Podpalacz z powiatu lublinieckiego usłyszał zarzuty

Prokuratora Rejonowa w Lublińcu postawiła akt oskarżenia wobec 22-letniego Radosława J. Mieszkaniec Lisowa w gm. Herby spowodował w 2021 roku kilka pożarów, w tym jeden poważny. Wcześniej usiłował podpalić też stajenkę bożonarodzeniową.

Szczegóły poczynań podpalacza omawia prokurator Tomasz Ozimek z Prokuratury Okręgowej w Częstochowie:

Jest on oskarżony o szereg podpaleń, których dopuścił się w Lisowie i okolicach w okresie od kwietnia do listopada 2021 roku. Najpoważniejszym zdarzeniem było podpalenie budynku stolarni, gdzie spowodował pożar zagrażający mieniu wielkich rozmiarów w postaci zabudowań stolarni z wyposażeniem i domu mieszkalnego. Do tego zdarzenia doszło w nocy z 7 na 8 kwietnia ubiegłego roku w Lisowie. Pozostałe zdarzenia dotyczą podpalenia koszy na śmieci, paśnika dla zwierząt oraz podpalenia drzwi pomieszczenia gospodarczego.

W gaszeniu stolarni w nocy z 7 na 8 kwietnia 2021 roku brało udział 16 zastępów straży pożarnej.
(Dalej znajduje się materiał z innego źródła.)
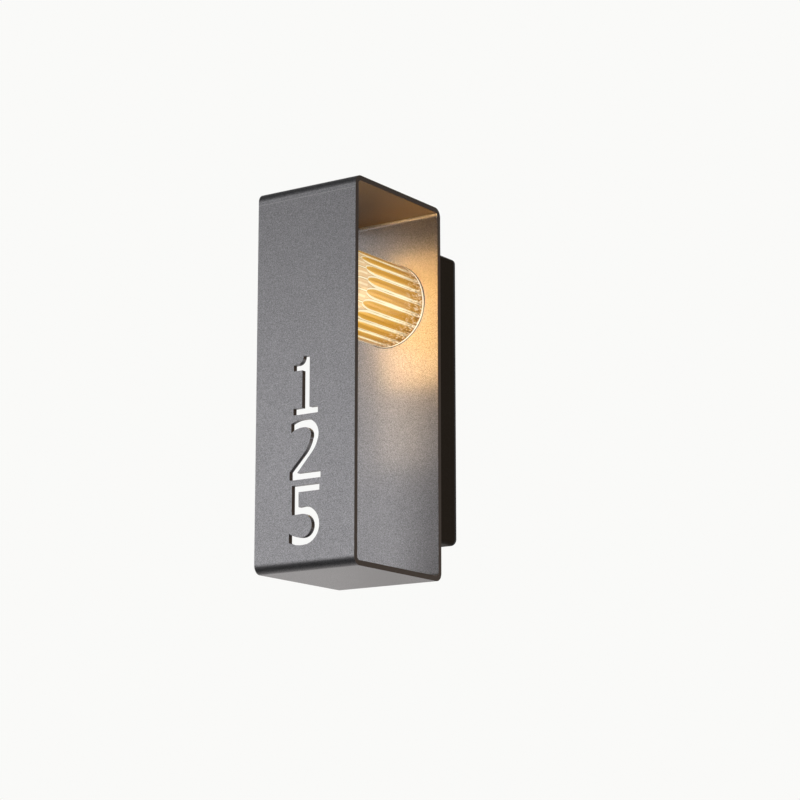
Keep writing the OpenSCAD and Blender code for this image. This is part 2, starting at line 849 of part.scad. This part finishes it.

Natomiast szkody wynikłe z podpalenia samych koszy, paśnika oraz drzwi szacowane są nawet na 20 tysięcy złotych. Nie były to jednak jedyne wybryki podpalacza. W 2019 roku jego uwaga skupiła się na lisowskiej parafii:

Jest on również oskarżony o usiłowanie podpalenia stajenki bożonarodzeniowej, którego miał dopuścić się w lutym 2019 roku. Ta stajenka była ustawiona przed budynkiem kościoła Matki Bożej Królowej Polski w Lisowie. W tym przypadku nie zdołał jednak dokonać podpalenia z uwagi na szybką akcję gaśniczą. Przesłuchany w toku tego postępowania Radosław J. przyznał się do popełnienia zarzucanych mu przestępstw. Oskarżony został przebadany przez biegłych lekarzy psychiatrów. Biegli rozpoznali u niego zaburzenia nawyków i popędów w postaci skłonności do podpalenia, czyli tzw. piromanii.

Oskarżonemu za podpalenia, w tym jedno zagrażające mieniu wielkiej wartości, grozi do 10 lat więzienia. Na jego szczęście, w Polskim prawie akty oskarżenia się nie sumują, bo za wszystkie podpalenia i usiłowania mógłby osiągnąć wynik nawet trzy razy wyższy. Teraz o jego dalszym losie zdecyduje lubliniecki sąd.